Mme Chantal Jouanno . - Je partage l'avis de Ronan Dantec sur le bonus-malus écologique, à une réserve près. Le diesel représente encore 70 % des ventes, ce qui est énorme. Il y a donc un vrai sujet de rééquilibrage de la fiscalité.
Il y a effectivement plusieurs griefs, qu'il s'agisse du budget de l'AFITF qui n'est pas finalisé, du compte d'affectation spéciale « acquisition des véhicules propres », ou du compte d'affectation spéciale retraçant le produit des amendes de stationnement, dont l'avenir est incertain en raison de la dépénalisation du stationnement, sans parler de l'abandon de l'écotaxe sur lequel je me suis déjà exprimée à de nombreuses reprises. Nous ne pourrons donc pas voter ces crédits.
M. Jean-Yves Roux . - En ce qui concerne le coût de la résiliation du contrat Écomouv', 839 millions d'euros est effectivement une somme élevée, mais c'est déjà mieux que 950 millions d'euros. Une négociation est par ailleurs en cours entre le Gouvernement et la société Écomouv' à ce sujet.
Les problèmes que vous avez soulevés sont réels, mais je retiens que le financement de l'AFITF a été assuré pour l'année 2015. La question se pose pour les années suivantes. Nous devrons regarder attentivement les conclusions du groupe de travail mis en place par le Gouvernement pour trouver des sources alternatives de financement et rééquilibrer à nouveau ce budget, et veiller à ce que celui-ci bénéficie à nouveau de recettes importantes.

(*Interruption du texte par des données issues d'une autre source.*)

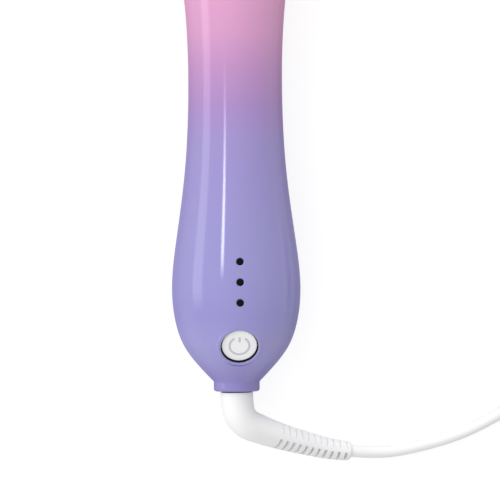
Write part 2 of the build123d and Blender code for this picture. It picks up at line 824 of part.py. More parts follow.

Je suis favorable au maintien de l'AFITF, qui apporte une visibilité certaine aux crédits consacrés aux infrastructures, en particulier en ce qui concerne les contrats de projets État-régions. C'est un sujet important pour nos collectivités, qu'elles soient communales, départementales ou régionales.
La commission émet un avis défavorable à l'adoption des crédits « transports routiers » du projet de loi de finances pour 2015.